Query on Resampling and Audio Format Compliance in Competition Rules

Question

Query on Resampling and Audio Format Compliance in Competition Rules

huazhi1024 opened this issue 5 months ago · comments

Hello, in the released development set, different test sets have varying sampling rates such as 8kHz, 16kHz, 44.1kHz, and 48kHz, as well as different audio formats like WAV and FLAC. My model was trained on 16kHz speech data. During inference, if the input audio is not 16kHz, it will be automatically resampled to 16kHz before encoding and reconstruction. Does this comply with the competition rules?

hbwu-ntu · Answer 1 · Thu May 23 2024 14:09:18 GMT+0800 (China Standard Time)

Thank you for bringing up this question.

Yes, resampling to 16kHz for both encoding and reconstruction is allowed.

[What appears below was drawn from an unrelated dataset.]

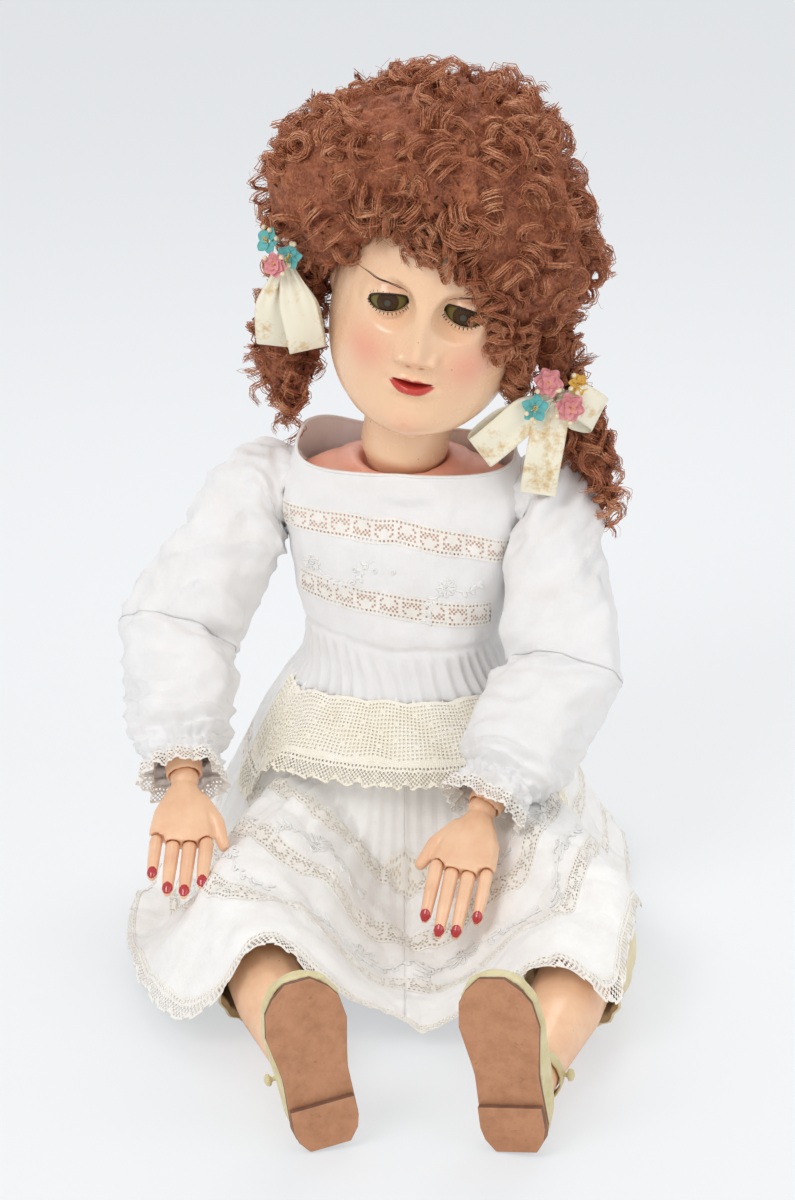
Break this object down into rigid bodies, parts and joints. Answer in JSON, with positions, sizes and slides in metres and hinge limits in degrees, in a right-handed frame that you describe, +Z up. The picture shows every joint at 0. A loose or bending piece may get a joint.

However, please note that the evaluation pipeline expects the audio to be at the same sampling rate as the original datasets. Therefore, you should resample the audio back to its original sampling rate before evaluation.

We recommend saving the original audio's sampling rate (sr) when loading the audio. After codec reconstruction, just resample the reconstructed audio to the original sampling rate (sr). This should not add much effort to your resynthesis python script.

Thank you.

redmist · Answer 2 · Fri Jun 07 2024 20:35:29 GMT+0800 (China Standard Time)

Hi @hbwu-ntu ,

I also have a similar problem. If my codec is trained on 16 kHz data, then any data above 16 kHz is actually very easy for me to handle. I just need to downsample it to 16 kHz, perform the computations, and then upsample the generated speech to the required sampling rate. This way, the generated speech, while empty in the frequency range above 8 kHz, at least sounds normal.

However, if I experiment with a high sampling rate, such as 48 kHz, and I need to encode an audio with a sampling rate of 16 kHz. If I first upsample it to 48 kHz, perform the computations, and then downsample the generated audio to 16 kHz, the resulting audio is almost inaudible. Even though my model can recover the input 48 kHz data quite well.

hbwu-ntu · Answer 3 · Sat Jun 08 2024 11:19:20 GMT+0800 (China Standard Time)

@redmist328 Hi, Redmist, thank you for bringing up this point. We will compare codec models with the same sampling rate.